Tag Archives: restaurantes merida

Guest Restaurant Critic Mark Makers – Rosas y Xocolate

Our last dinner in Merida at Rosas and Xocolate

Overall, our last meal in this magical city was very very good. We got plenty of personal attention from the owner Carol; he spent a lot of time translating the menu for us, and at one point poured me a shot of amazing mescal from his personal collection (El Cortijo). Yummy!

At the same time we arrived, two other events were in progress. One was a wedding dress show (which took up the main restaurant space – so we ate at tables setup in the tequila lounge area); the other was a fashion shoot involving a number of very pretty, young and flirtatious Mexican models. I was able to survive both inconveniences.

I found it interesting that Carol made such a point of importing most of his ingredients. I can see why this may make sense when targeting discerning locals, but it was a bit disappointing for tourists looking for high end food made from quality local ingredients. For example, Mrs Makers and I think that US pork is substandard to pork from just about anywhere else, with an odd, chemical flavor. I wanted to try the pork dish reviewed positively by the Casual Restaurant Critic, but changed my mind when I found that it was imported from the US.

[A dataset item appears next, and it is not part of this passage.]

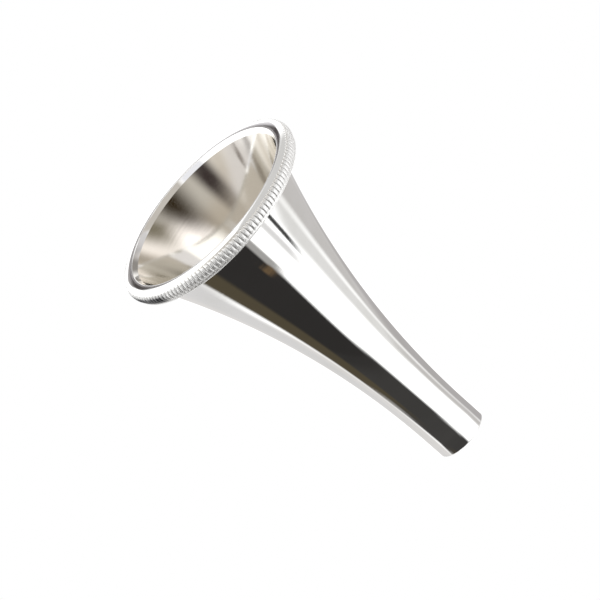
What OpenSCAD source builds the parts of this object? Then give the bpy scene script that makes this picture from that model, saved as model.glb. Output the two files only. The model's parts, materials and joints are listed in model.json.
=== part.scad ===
// Ear speculum: a trumpet-shaped metal funnel with a milled ring round its mouth.
// It stands mouth down. The origin is the centre of the ring's front face, and +Z runs to the tip.

/* [Overall] */
// Length from the ring's front face to the end of the tip
length = 38; // [32:0.5:44]

/* [Funnel] */
// Outer diameter of the tip
tip_d = 6; // [4:0.25:8]
// Length of the straight stretch at the tip
tip_straight = 2; // [1:0.25:4]
// Outer diameter that the flare reaches in the plane of the ring's front face
flare_d = 21.1; // [18:0.1:22]
// Thickness of the sheet metal
wall = 0.4; // [0.3:0.05:0.6]

/* [Ring] */
// Outer diameter of the ring, over the crown of the milled band
ring_d = 23.5; // [22.9:0.1:26]
// Height of the inner lip, which the mouth of the funnel sits on
lip_h = 0.5; // [0.4:0.05:0.9]
// Width of the bevel inside the lip, from the mouth of the funnel outwards
lip_w = 0.25; // [0.15:0.05:0.4]
// Radius of the rounding between the bevel and the land
lip_round = 0.1; // [0.05:0.01:0.15]
// Width of the flat land on the front face
land_w = 0.2; // [0.15:0.05:0.4]
// Height that the outer rounding of the front face rises before the band starts
front_rise = 0.2; // [0.15:0.05:0.4]
// Radius of the rounding behind the band
back_round = 0.45; // [0.2:0.05:0.5]

/* [Milled band] */
// Width of the band
band_w = 1.15; // [0.9:0.05:1.6]
// Height of the band's crown over its two edges
crown_h = 0.22; // [0.1:0.02:0.3]
// Number of teeth round the band
teeth = 136; // [100:1:145]
// Width of a groove at the crown
groove_w = 0.36; // [0.2:0.02:0.4]
// Depth of a groove at the edges of the band
groove_edge_depth = 0.1; // [0.05:0.01:0.14]
// Length that a groove runs on past each edge of the band
groove_run = 0.1; // [0.02:0.01:0.15]

/* [Solder] */
// Reach of the solder fillet along the ring and up the funnel
seam_leg = 0.55; // [0.3:0.05:0.8]
// Radius of the hollow in the fillet
seam_hollow = 0.7; // [0.6:0.05:1.2]
// Thickness of the solder where the fillet runs out
seam_edge = 0.04; // [0.02:0.01:0.08]

/* [Hidden] */
$fn = 240;

// The funnel's outside is one arc, which runs into the straight tip without a corner
tip_r = tip_d / 2;
flare_top = length - tip_straight;
flare_rise = flare_d / 2 - tip_r;
flare_arc = (flare_top ^ 2 + flare_rise ^ 2) / (2 * flare_rise);
flare_axis = tip_r + flare_arc;

// Radius of the funnel at a height, on its outside or at a depth of off below that
function funnel_r(z, off = 0) = flare_axis - sqrt((flare_arc + off) ^ 2 - (flare_top - z) ^ 2);

// Radii and heights of the ring, from the mouth outwards
mouth_r = funnel_r(lip_h, wall);
bevel = atan2(lip_w, lip_h);
land_in = mouth_r + lip_w + lip_round * tan((90 - bevel) / 2);
land_out = land_in + land_w;
crown_r = ring_d / 2;
edge_r = crown_r - crown_h;
band_top = front_rise + band_w;
ring_h = band_top + back_round;
front_arc = ((edge_r - land_out) ^ 2 + front_rise ^ 2) / (2 * front_rise);
crown_arc = ((band_w / 2) ^ 2 + crown_h ^ 2) / (2 * crown_h);

// The grooves are cut a little past the crown, so that their flanks reach clear of it
root_r = edge_r - groove_edge_depth;
overcut = 1.3;
blank_r = crown_r + 1;

// Half section of the space within the funnel's outside, or within a depth of off below that
module funnel_inside(off = 0) {
    difference() {
        square([crown_r, length]);
        translate([flare_axis, flare_top]) circle(r = flare_arc + off);
        translate([tip_r - off, flare_top]) square([crown_r, length]);
    }
}

// Half section of the sheet metal, with its tip edge rounded over
module funnel_section() {
    straight_end = length - wall / 2;
    intersection() {
        difference() {
            funnel_inside();
            funnel_inside(wall);
        }
        translate([0, lip_h]) square([crown_r, straight_end - lip_h]);
    }
    translate([tip_r - wall / 2, straight_end]) circle(r = wall / 2, $fn = 48);
}

module funnel_shell() {
    color("silver") rotate_extrude() funnel_section();
}

// What a rounding takes away from a corner: the wedge between two directions, less the rounding's circle
module corner(centre, r, from, to) {
    reach = 3 * r;
    difference() {
        polygon([centre, for (a = [from, (from + to) / 2, to]) centre + reach * [cos(a), sin(a)]]);
        translate(centre) circle(r = r);
    }
}

// Half section of the ring: a blank with a beveled bore, rounded corners and a rebate for the
// funnel, and the crown of the band
module ring_section() {
    back_in = funnel_r(ring_h);
    difference() {
        translate([back_in, 0]) square([edge_r - back_in, ring_h]);
        // The bore, which widens below the funnel's mouth along the bevel
        polygon([[0, lip_h], [mouth_r, lip_h], [mouth_r + 2 * lip_w, -lip_h], [0, -lip_h]]);
        corner([land_in, lip_round], lip_round, 180 + bevel, 270);
        corner([edge_r - back_round, band_top], back_round, 0, 90);
        difference() {
            translate([land_out, -front_rise]) square([crown_r - land_out, 2 * front_rise]);
            translate([land_out, front_arc]) circle(r = front_arc);
        }
        // The rebate has the shape of the funnel's own outside
        intersection() {
            funnel_inside();
            translate([0, lip_h]) square([crown_r, length]);
        }
    }
    intersection() {
        translate([crown_r - crown_arc, front_rise + band_w / 2]) circle(r = crown_arc);
        translate([edge_r - crown_h, front_rise]) square([2 * crown_h, band_w]);
    }
}

// Outline of the band with a groove between each two teeth
module toothed_outline() {
    out = overcut * (crown_r - root_r);
    half = overcut * groove_w / 2;
    polygon([
        for (i = [0 : teeth - 1], p = [[out, -half], [0, 0], [out, half]])
            let (a = i * 360 / teeth, x = root_r + p[0], y = p[1])
                [x * cos(a) - y * sin(a), x * sin(a) + y * cos(a)]
    ]);
}

module milled_ring() {
    color("gainsboro") difference() {
        rotate_extrude() ring_section();
        translate([0, 0, front_rise - groove_run]) linear_extrude(band_w + 2 * groove_run) difference() {
            circle(r = blank_r);
            toothed_outline();
        }
    }
}

// Half section of the solder: the corner behind the ring, hollowed by a circle between its two edges
module seam_section() {
    top = ring_h + seam_leg;
    foot = [funnel_r(ring_h) + seam_leg, ring_h + seam_edge];
    head = [funnel_r(top) + seam_edge, top];
    span = foot - head;
    reach = sqrt(seam_hollow ^ 2 - (norm(span) / 2) ^ 2);
    difference() {
        polygon([[funnel_r(ring_h), ring_h], [foot[0], ring_h], foot, head, [funnel_r(top), top]]);
        translate((foot + head) / 2 + reach * [-span[1], span[0]] / norm(span)) circle(r = seam_hollow);
    }
}

module solder_seam() {
    color("darkgray") rotate_extrude() seam_section();
}

funnel_shell();
milled_ring();
solder_seam();
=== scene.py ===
"""The looks of a polished metal ear speculum: its funnel, its milled ring and the solder between them."""
import json
import math

import bpy
from mathutils import Matrix, Vector

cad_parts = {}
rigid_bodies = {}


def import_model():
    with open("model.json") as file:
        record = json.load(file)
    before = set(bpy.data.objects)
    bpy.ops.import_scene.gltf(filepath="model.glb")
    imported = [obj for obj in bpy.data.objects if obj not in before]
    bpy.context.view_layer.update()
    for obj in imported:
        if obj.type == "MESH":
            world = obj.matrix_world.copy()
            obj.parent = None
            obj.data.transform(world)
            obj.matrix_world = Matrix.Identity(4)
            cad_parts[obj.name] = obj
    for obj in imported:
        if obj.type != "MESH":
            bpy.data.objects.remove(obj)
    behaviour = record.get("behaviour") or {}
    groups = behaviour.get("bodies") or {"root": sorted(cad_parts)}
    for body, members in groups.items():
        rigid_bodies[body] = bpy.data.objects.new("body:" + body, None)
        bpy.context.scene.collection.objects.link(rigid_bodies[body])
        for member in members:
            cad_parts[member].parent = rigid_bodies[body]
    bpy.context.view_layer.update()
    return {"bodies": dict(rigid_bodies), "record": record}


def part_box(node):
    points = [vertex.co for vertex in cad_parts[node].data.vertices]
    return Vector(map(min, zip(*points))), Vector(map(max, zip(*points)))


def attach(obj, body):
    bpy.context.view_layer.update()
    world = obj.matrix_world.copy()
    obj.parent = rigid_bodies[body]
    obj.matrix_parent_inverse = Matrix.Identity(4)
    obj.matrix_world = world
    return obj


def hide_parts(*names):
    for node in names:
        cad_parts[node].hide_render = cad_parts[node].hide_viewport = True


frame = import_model()

MM = 0.001
BODY = next(iter(frame["bodies"]))

# Sizes of the funnel, from the frame and from the tip's two mounts.
# Its outside is one arc, which runs into the straight tip without a corner.
mounts = {mount["name"]: mount for mount in frame["record"]["mounts"]}
mouth_low, mouth_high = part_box("funnel_shell")
TIP_END = mouth_high.z
TIP_R = mounts["tip_outside"]["dims"]["r_mm"] * MM
WALL = TIP_R - mounts["tip_bore"]["dims"]["r_mm"] * MM
TIP_ROUND = WALL / 2
TIP_STRAIGHT = 2 * MM
LIP_H = mouth_low.z
FLARE_TOP = TIP_END - TIP_STRAIGHT
FLARE_RISE = mouth_high.x - TIP_R
FLARE_ARC = ((FLARE_TOP - LIP_H) ** 2 + FLARE_RISE**2) / (2 * FLARE_RISE)
FLARE_AXIS = TIP_R + FLARE_ARC

# Sizes of the ring, from the frame and from its section
ring_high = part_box("milled_ring")[1]
CROWN_R = ring_high.x
RING_H = ring_high.z
LIP_W = 0.33 * MM
LIP_ROUND = 0.1 * MM
LAND_W = 0.12 * MM
FRONT_RISE = 0.2 * MM
BACK_ROUND = 0.45 * MM
CROWN_H = 0.22 * MM
BAND_TOP = RING_H - BACK_ROUND
EDGE_R = CROWN_R - CROWN_H

# The milling: teeth like small pillows, with grooves that get shallower towards the band's edges and run on
# past them. A higher crown power flattens a tooth's crown, and a lower flank power steepens its flanks.
TEETH = 136
TOOTH_DEPTH = 0.11 * MM
EDGE_DEPTH = 0.08 * MM
GROOVE_RUN = 0.1 * MM
CROWN_POWER = 2.6
FLANK_POWER = 0.55

# Sizes of the solder, from the frame and from its section
seam_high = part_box("solder_seam")[1]
SEAM_EDGE = 0.04 * MM
SEAM_HOLLOW = 0.7 * MM

# Steps round the pieces and along their sections, and the angle from which an edge is sharp
FUNNEL_STEPS = 320
FLARE_STEPS = 110
TIP_EDGE_STEPS = 14
TOOTH_STEPS = 10
ROUND_STEPS = 8
FRONT_STEPS = 22
BAND_STEPS = 22
REBATE_STEPS = 8
HOLLOW_STEPS = 12
UNDER_STEPS = 4
SHARP_FROM = math.radians(35)

# Painted shade on the back of the ring, a dark crescent that stands for a mirrored contact shadow: its middle, in
# degrees round the axis from +X, how many degrees from there it is still full and then gone, and the heights over
# which it comes in and fades again
SHADE_CRESCENT_AT = -14
SHADE_CRESCENT_REACH = (18, 24)
SHADE_CRESCENT_BEGINS = (0.35 * MM, 0.62 * MM)
SHADE_CRESCENT_FADES = (1.3 * MM, 1.57 * MM)

# The metal's noise, in features to the metre, the limits between which each kind takes hold, and the heights
# of its bumps
TONE_SCALE = 260
HAZE_SCALE = 900
MOTTLE_SCALE = 1500
LINE_SCALE = 2600
MARK_SCALE = 9000
WORN_BETWEEN = (0.42, 0.72)
HAZE_BETWEEN = (0.3, 0.7)
MOTTLE_BETWEEN = (0.3, 0.6)
MOTTLE_COVERS = (0.8, 1.0)
LINE_HEIGHT = 0.02 * MM
MARK_HEIGHT = 0.01 * MM

# Where the painted shade in the grooves begins and is full, as shares of a groove's depth
GROOVE_SHADE_BETWEEN = (0.2, 0.9)

# The floor: it fades out between two distances from the axis. Nearer than HOLE_R it is seen but not mirrored.
FLOOR_RADII = (0.02, 0.04, 0.07, 0.1, 0.12)
FLOOR_STEPS = 256
FADES_BETWEEN = (0.03, 0.1)
HOLE_R = CROWN_R + 0.25 * MM
FLOOR_COLOUR = 0.85
FLOOR_ROUGH = 0.8

# The studio: the white that the metal mirrors, the greys that the camera sees above and below the horizon, and
# over how many degrees to each side of the horizon what is above runs into what is below
TENT_WHITE = 1.5
BACKDROP = 1.0
BACKDROP_BELOW = 0.8
HORIZON_SOFT = 2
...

Mrs. Makers had the hearts of palm salad and the duck. The duck turned out to be a bit pink (which Carol had assured us would not be the case) so I ended up trading her for a portion of my dinner. I had the shredded duck salad and the octopus main course – and ate plenty of both main courses – generous portions! Other than the pink duck (which Carol offered to replace – but we declined), we loved everything.

But we liked Panuchos de Kanasin at least as much J

Carol has clearly invested a lot of time and money in his establishment, and it shows. He mentioned that he will be in this month’s issue of Condé Nast! He asked us to tell our friends about Merida. This is something we will do, and expect that this wondrous city will continue to attract more travelers every year.